Vodafone tie-up with Virgin Media in doubt as Telefonica confirms $30 billion merger talks

Virgin Media apologised to customers following the data breach (Picture: PA Archive/PA Images)

Vodafone was left looking out in the cold today as Telefonica confirmed it was in talks to merge its O2 business with Virgin Media.

The UK giant Vodafone was about to take over all Virgin's mobile phone customer base from late next year, running its 3 million phone users on its network. It won the five-year contract in November from EE in a victory for the company which was to have finished a 20 year relationship between Virgin Mobile and BT-owned EE.

The deal would have involved the transfer of more than 3 million customers and, if the EE deal is a decent guide - revenues of around £200 million a year.

However, if John Malone's Liberty Media decides to merge his Virgin Media business with O2, it would almost certainly be scuppered, with the customers moving onto O2's network.
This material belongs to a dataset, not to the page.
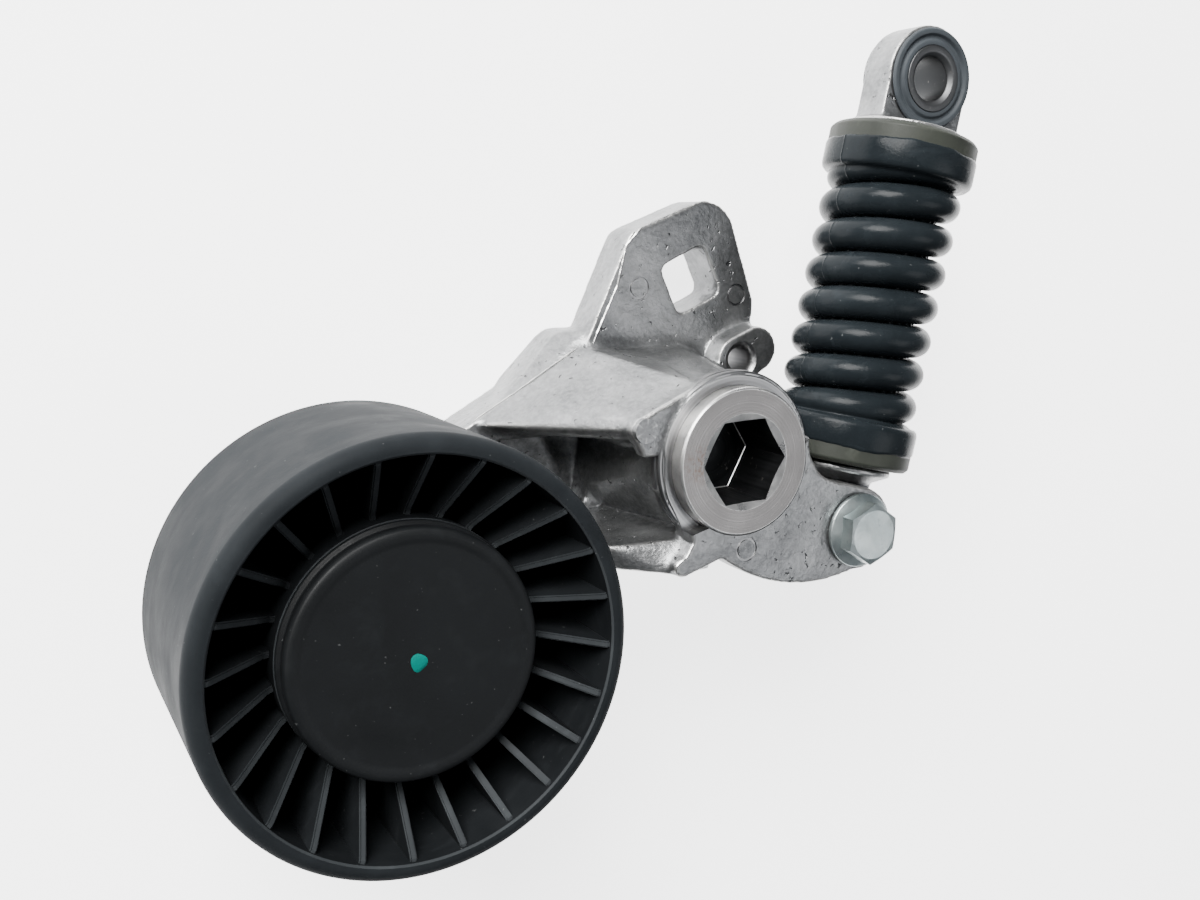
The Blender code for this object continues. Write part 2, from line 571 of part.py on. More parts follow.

The so-called mobile virtual network operator deal was seen as a big shift in strategy for Vodafone which had never before done such outsourced contracts, unlike O2, which operates Tesco's mobile service.

It was also likely to expand in later years as demand for 5G services become more popular.

Analysts said the impact on Vodafone's UK finances would be entirely down to what kind of compensation it manages to wrest from Liberty for breaking the deal.

BT would also suffer as a result of the deal, if it goes ahead. Not only would it be losing the remaining term of its wholesaling agreement with Virgin Media, but it would, for the first time, face a rival offering both fixed line and mobile services. In fact, Exane analysts believe BT would be worst affected than Vodafone.

Mirabaud bank analyst Neil Campling said BT could be seriously threatened by content deals that a combined Liberty-Virgin and Telefonica-O2 could wrest from media companies.

However, it still remains to be seen whether Malone and Telefonica can reach an agreement, and whether competition regulators, who rejected Telefonica's attempt to merge O2 and Three, would allow it

Vodafone shares fell 1p to 109.3p, BT fell 2p to 111p.